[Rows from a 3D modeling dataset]
§
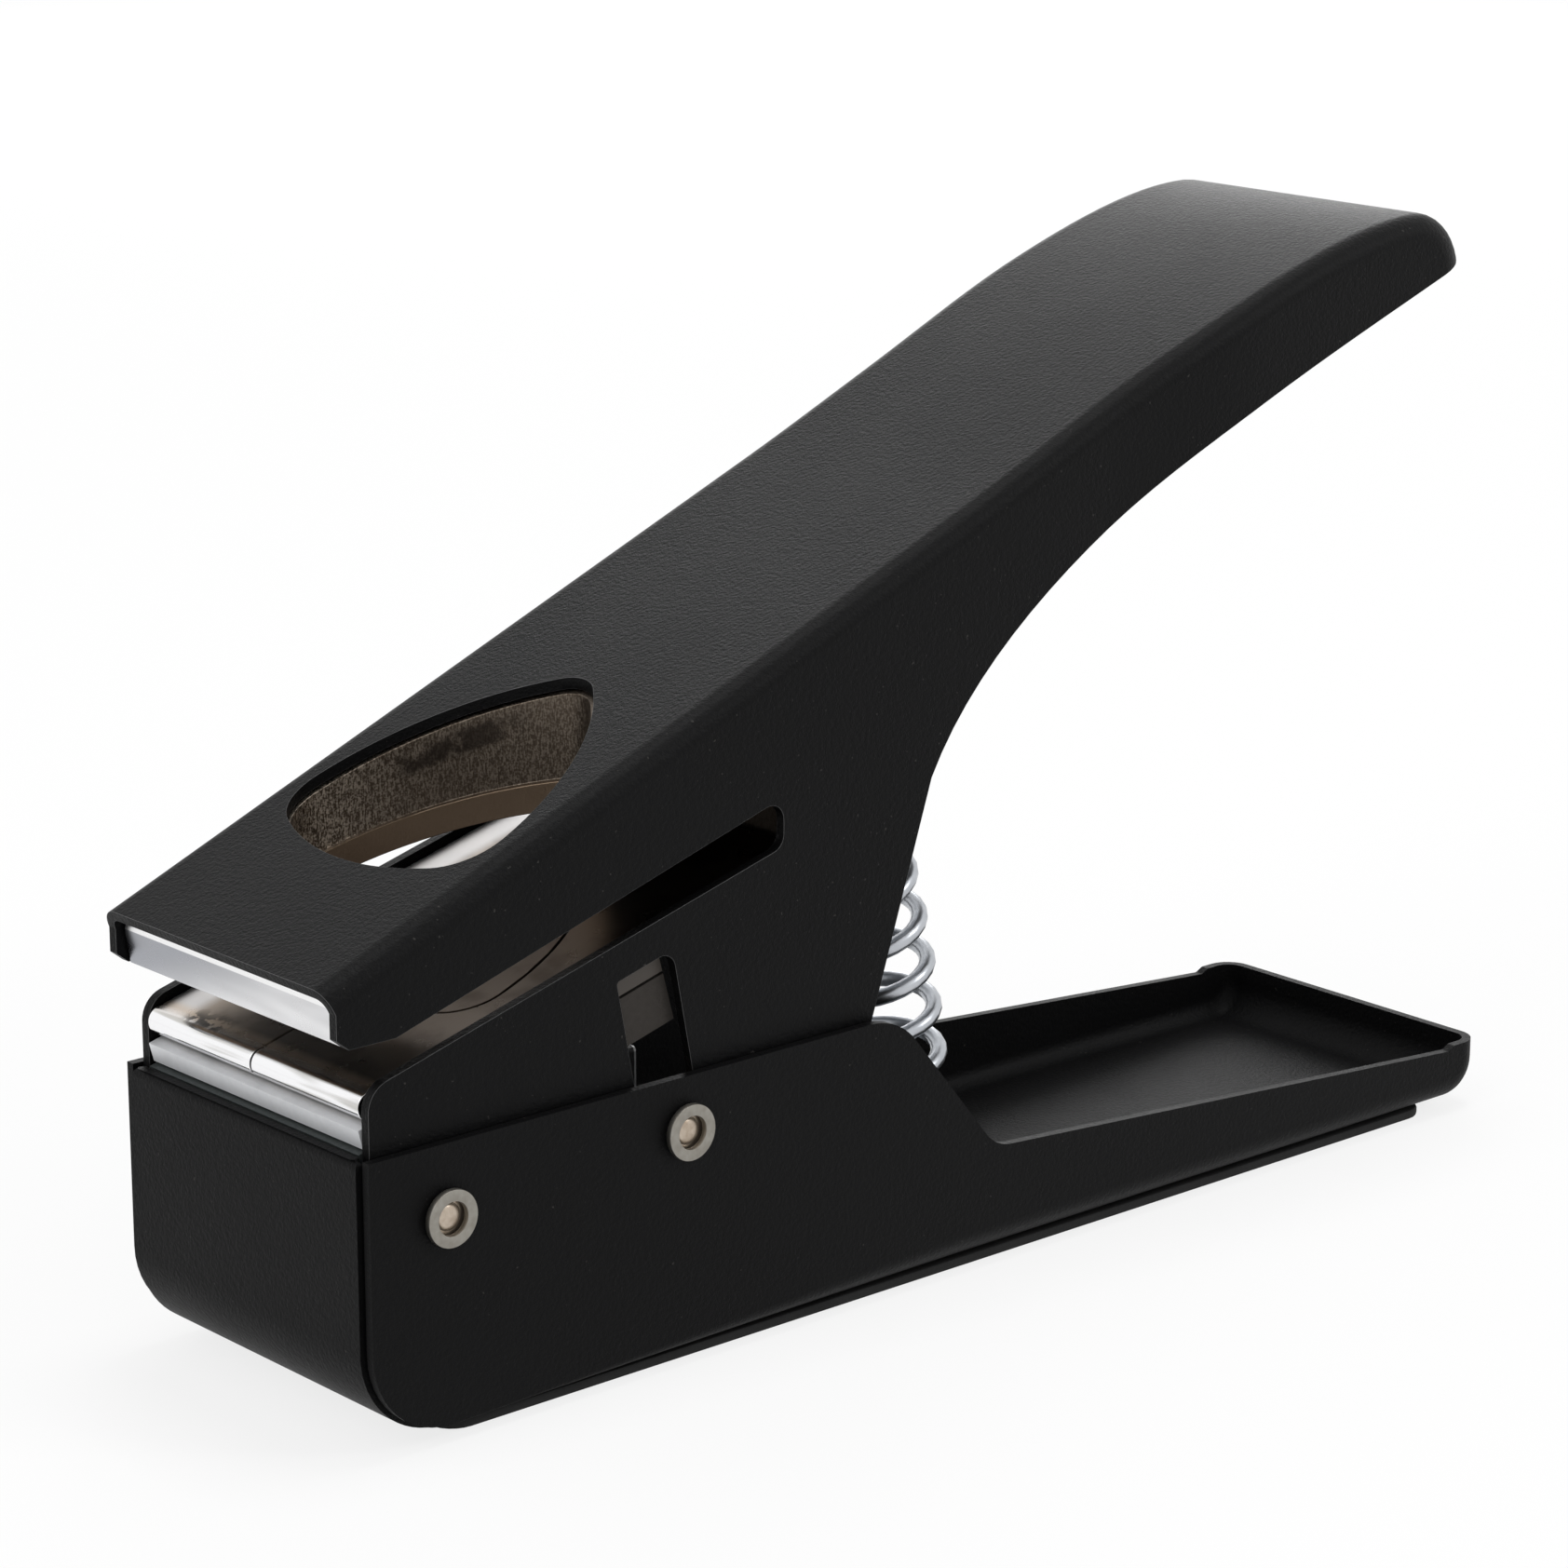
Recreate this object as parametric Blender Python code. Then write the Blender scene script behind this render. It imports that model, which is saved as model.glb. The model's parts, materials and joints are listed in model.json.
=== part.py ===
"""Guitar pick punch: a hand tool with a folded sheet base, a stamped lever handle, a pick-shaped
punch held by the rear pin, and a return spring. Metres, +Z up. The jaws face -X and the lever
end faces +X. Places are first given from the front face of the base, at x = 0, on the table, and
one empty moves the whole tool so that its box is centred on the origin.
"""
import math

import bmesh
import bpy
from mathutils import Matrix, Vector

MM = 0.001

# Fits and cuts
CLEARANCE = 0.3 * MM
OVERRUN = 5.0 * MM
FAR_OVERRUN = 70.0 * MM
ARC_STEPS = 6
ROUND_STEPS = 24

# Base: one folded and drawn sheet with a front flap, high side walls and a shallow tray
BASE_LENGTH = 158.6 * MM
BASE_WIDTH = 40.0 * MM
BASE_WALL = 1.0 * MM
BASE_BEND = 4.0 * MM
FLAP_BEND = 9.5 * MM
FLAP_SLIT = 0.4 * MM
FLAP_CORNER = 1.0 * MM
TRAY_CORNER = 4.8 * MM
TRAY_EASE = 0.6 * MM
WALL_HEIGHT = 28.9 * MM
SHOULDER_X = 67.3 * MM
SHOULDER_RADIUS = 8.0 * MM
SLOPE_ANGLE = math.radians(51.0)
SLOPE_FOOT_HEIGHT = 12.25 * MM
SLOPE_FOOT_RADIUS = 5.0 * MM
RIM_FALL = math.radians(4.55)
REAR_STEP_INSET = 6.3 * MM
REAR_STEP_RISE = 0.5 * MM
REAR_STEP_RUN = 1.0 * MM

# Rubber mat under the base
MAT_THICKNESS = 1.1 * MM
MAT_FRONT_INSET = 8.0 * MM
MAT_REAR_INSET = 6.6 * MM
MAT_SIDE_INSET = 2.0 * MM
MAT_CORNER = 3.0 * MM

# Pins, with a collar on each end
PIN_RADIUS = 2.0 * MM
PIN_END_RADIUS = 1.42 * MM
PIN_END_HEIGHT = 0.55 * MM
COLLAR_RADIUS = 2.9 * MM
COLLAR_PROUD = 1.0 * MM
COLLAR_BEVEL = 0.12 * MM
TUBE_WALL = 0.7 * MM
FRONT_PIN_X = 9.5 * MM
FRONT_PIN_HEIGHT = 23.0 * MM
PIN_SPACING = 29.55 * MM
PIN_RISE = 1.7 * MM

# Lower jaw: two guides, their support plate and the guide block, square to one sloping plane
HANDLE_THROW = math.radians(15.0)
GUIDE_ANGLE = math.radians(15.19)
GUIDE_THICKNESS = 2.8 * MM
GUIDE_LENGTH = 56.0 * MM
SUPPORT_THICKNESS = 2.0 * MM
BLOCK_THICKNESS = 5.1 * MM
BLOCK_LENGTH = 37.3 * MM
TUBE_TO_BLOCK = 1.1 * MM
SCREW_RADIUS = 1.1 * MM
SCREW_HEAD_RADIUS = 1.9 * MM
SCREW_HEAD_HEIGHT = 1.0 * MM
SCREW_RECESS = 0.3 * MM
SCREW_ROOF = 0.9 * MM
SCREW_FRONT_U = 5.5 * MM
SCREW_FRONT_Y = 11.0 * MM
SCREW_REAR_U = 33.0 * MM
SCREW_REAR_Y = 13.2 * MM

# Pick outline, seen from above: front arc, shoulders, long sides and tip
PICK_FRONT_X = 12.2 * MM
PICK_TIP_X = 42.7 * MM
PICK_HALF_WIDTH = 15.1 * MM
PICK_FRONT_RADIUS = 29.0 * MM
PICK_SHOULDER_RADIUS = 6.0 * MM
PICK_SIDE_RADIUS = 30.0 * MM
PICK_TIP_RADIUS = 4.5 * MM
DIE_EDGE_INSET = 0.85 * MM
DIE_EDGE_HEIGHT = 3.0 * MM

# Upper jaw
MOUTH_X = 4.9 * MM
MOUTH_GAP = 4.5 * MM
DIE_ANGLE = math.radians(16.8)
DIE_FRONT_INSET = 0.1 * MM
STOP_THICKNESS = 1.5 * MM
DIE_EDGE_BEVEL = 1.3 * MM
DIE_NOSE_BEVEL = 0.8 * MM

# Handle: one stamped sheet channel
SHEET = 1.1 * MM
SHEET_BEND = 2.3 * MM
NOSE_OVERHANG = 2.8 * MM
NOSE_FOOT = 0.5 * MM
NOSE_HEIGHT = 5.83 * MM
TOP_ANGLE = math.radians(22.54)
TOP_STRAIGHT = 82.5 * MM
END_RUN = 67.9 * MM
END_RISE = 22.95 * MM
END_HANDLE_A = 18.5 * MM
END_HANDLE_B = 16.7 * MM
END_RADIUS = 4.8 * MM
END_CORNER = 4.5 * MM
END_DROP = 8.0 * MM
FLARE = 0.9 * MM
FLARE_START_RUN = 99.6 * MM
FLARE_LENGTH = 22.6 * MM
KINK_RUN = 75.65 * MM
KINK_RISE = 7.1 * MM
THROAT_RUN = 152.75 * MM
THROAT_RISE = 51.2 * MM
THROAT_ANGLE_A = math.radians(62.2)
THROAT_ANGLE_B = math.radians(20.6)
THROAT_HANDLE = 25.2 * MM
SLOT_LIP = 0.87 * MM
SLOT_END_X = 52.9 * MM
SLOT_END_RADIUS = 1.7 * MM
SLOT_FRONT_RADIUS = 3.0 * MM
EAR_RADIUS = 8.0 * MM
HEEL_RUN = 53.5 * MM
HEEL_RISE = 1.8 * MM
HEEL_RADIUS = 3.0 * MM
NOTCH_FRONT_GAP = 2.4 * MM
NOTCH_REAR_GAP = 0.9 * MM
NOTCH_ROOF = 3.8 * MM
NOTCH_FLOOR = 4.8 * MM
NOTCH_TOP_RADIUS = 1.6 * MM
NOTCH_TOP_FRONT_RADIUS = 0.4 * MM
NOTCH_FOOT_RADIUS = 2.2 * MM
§
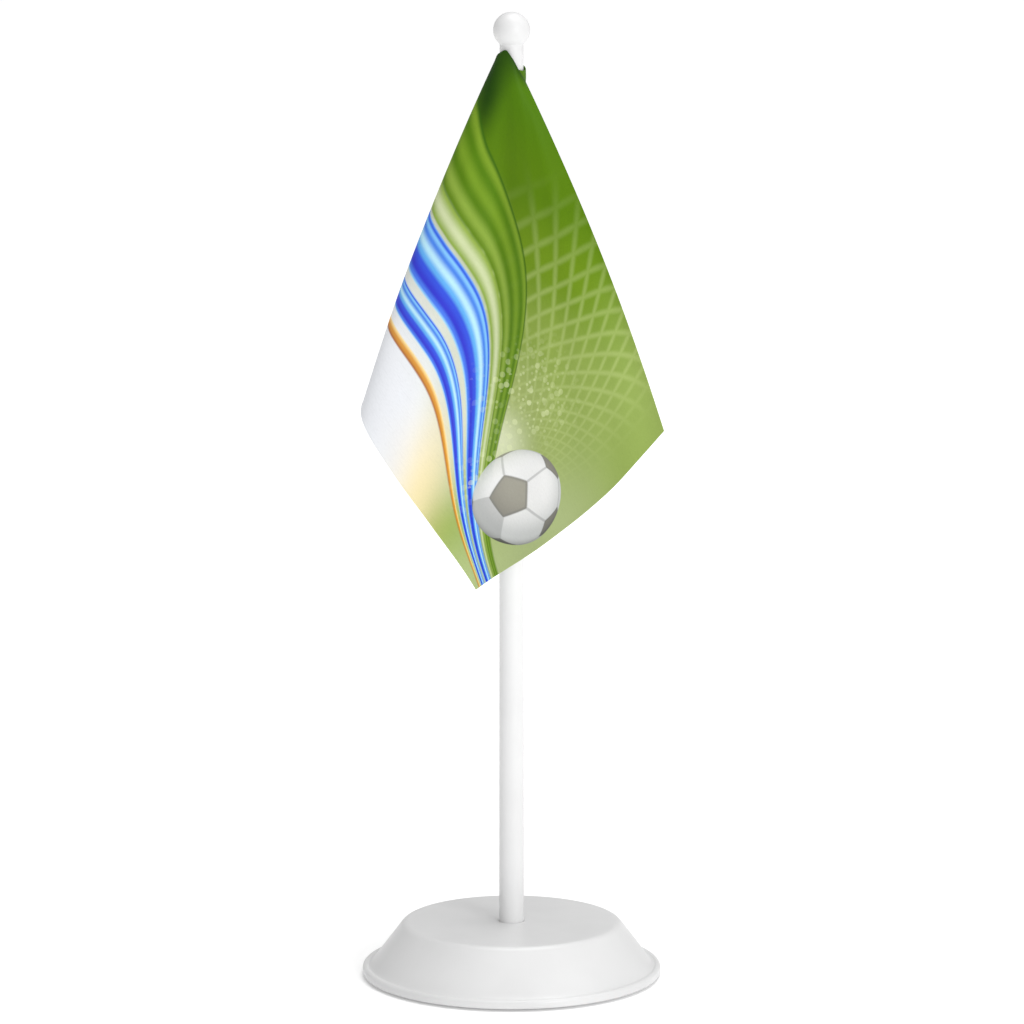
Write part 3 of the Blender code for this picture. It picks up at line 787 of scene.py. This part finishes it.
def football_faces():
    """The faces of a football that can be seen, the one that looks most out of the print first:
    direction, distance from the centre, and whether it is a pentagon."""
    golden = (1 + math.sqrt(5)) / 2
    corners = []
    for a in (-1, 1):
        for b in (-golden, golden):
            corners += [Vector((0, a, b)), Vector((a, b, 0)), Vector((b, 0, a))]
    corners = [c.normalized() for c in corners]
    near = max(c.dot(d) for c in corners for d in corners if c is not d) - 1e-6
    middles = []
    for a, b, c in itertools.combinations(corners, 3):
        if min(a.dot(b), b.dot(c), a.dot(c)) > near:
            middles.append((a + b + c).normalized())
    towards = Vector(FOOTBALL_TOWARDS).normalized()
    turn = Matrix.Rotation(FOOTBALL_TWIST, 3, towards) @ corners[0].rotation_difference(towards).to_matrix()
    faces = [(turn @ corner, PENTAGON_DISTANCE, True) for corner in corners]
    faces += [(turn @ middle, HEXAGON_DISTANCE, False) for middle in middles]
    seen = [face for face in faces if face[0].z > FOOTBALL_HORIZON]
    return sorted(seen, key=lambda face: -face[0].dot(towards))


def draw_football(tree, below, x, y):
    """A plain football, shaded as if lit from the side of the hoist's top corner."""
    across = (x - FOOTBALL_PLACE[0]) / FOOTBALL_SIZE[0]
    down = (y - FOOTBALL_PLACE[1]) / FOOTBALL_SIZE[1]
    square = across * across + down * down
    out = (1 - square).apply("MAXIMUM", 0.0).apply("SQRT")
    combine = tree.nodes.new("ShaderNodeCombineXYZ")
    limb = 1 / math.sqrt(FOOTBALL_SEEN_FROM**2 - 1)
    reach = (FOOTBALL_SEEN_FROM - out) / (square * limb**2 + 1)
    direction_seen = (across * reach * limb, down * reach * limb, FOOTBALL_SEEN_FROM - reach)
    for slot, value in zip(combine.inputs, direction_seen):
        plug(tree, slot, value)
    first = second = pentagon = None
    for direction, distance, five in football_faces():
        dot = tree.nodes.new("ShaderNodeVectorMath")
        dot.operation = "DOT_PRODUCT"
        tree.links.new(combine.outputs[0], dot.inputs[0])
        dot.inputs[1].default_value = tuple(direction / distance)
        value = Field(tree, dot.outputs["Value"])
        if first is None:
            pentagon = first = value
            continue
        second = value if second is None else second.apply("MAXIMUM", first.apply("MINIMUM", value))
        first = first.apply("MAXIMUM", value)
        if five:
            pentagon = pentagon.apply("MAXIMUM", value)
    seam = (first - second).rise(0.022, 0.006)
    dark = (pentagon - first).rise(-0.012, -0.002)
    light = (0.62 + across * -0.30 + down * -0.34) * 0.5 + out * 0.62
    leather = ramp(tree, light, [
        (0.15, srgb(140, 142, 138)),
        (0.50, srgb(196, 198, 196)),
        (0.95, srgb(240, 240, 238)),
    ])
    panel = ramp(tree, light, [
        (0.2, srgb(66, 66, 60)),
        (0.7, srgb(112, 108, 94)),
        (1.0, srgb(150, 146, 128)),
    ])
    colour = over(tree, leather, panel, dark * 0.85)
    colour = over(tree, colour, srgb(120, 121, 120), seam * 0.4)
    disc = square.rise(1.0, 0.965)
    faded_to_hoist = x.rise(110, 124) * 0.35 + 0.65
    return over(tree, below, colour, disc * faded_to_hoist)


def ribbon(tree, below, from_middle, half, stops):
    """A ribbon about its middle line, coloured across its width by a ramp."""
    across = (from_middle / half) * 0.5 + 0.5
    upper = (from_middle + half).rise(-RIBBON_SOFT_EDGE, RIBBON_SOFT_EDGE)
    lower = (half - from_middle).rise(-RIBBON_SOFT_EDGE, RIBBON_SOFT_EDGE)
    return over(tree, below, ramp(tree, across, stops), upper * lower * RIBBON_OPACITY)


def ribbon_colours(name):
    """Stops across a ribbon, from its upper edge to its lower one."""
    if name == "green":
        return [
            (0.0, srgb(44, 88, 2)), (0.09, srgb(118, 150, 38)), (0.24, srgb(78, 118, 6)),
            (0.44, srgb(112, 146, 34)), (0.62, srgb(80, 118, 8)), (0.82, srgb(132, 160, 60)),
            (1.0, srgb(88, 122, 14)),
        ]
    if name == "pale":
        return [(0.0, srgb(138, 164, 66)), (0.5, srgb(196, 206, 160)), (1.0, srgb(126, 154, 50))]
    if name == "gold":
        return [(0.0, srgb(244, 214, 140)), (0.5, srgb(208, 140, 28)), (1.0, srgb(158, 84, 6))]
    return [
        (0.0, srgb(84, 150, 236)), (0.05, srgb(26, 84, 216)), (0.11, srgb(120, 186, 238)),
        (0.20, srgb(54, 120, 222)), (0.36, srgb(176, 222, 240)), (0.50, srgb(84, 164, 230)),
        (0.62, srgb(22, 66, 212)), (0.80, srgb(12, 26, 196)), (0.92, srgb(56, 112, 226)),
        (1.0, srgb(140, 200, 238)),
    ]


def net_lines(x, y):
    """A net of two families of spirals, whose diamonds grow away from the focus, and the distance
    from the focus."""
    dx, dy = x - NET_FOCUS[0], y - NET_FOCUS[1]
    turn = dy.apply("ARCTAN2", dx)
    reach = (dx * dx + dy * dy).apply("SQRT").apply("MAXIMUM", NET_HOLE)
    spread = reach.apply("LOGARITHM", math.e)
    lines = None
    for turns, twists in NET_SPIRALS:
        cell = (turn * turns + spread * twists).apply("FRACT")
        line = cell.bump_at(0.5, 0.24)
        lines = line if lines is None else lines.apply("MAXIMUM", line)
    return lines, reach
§
**WHAT THE TASK ASKS**.
Retype only this portion of the data above: the line containing "Recreate this object", the line containing "PIN_RISE = 1.7 * MM", and all lines between them, exactly.

**RESPONSE FOR THIS EXERCISE**.
Recreate this object as parametric Blender Python code. Then write the Blender scene script behind this render. It imports that model, which is saved as model.glb. The model's parts, materials and joints are listed in model.json.
=== part.py ===
"""Guitar pick punch: a hand tool with a folded sheet base, a stamped lever handle, a pick-shaped
punch held by the rear pin, and a return spring. Metres, +Z up. The jaws face -X and the lever
end faces +X. Places are first given from the front face of the base, at x = 0, on the table, and
one empty moves the whole tool so that its box is centred on the origin.
"""
import math

import bmesh
import bpy
from mathutils import Matrix, Vector

MM = 0.001

# Fits and cuts
CLEARANCE = 0.3 * MM
OVERRUN = 5.0 * MM
FAR_OVERRUN = 70.0 * MM
ARC_STEPS = 6
ROUND_STEPS = 24

# Base: one folded and drawn sheet with a front flap, high side walls and a shallow tray
BASE_LENGTH = 158.6 * MM
BASE_WIDTH = 40.0 * MM
BASE_WALL = 1.0 * MM
BASE_BEND = 4.0 * MM
FLAP_BEND = 9.5 * MM
FLAP_SLIT = 0.4 * MM
FLAP_CORNER = 1.0 * MM
TRAY_CORNER = 4.8 * MM
TRAY_EASE = 0.6 * MM
WALL_HEIGHT = 28.9 * MM
SHOULDER_X = 67.3 * MM
SHOULDER_RADIUS = 8.0 * MM
SLOPE_ANGLE = math.radians(51.0)
SLOPE_FOOT_HEIGHT = 12.25 * MM
SLOPE_FOOT_RADIUS = 5.0 * MM
RIM_FALL = math.radians(4.55)
REAR_STEP_INSET = 6.3 * MM
REAR_STEP_RISE = 0.5 * MM
REAR_STEP_RUN = 1.0 * MM

# Rubber mat under the base
MAT_THICKNESS = 1.1 * MM
MAT_FRONT_INSET = 8.0 * MM
MAT_REAR_INSET = 6.6 * MM
MAT_SIDE_INSET = 2.0 * MM
MAT_CORNER = 3.0 * MM

# Pins, with a collar on each end
PIN_RADIUS = 2.0 * MM
PIN_END_RADIUS = 1.42 * MM
PIN_END_HEIGHT = 0.55 * MM
COLLAR_RADIUS = 2.9 * MM
COLLAR_PROUD = 1.0 * MM
COLLAR_BEVEL = 0.12 * MM
TUBE_WALL = 0.7 * MM
FRONT_PIN_X = 9.5 * MM
FRONT_PIN_HEIGHT = 23.0 * MM
PIN_SPACING = 29.55 * MM
PIN_RISE = 1.7 * MM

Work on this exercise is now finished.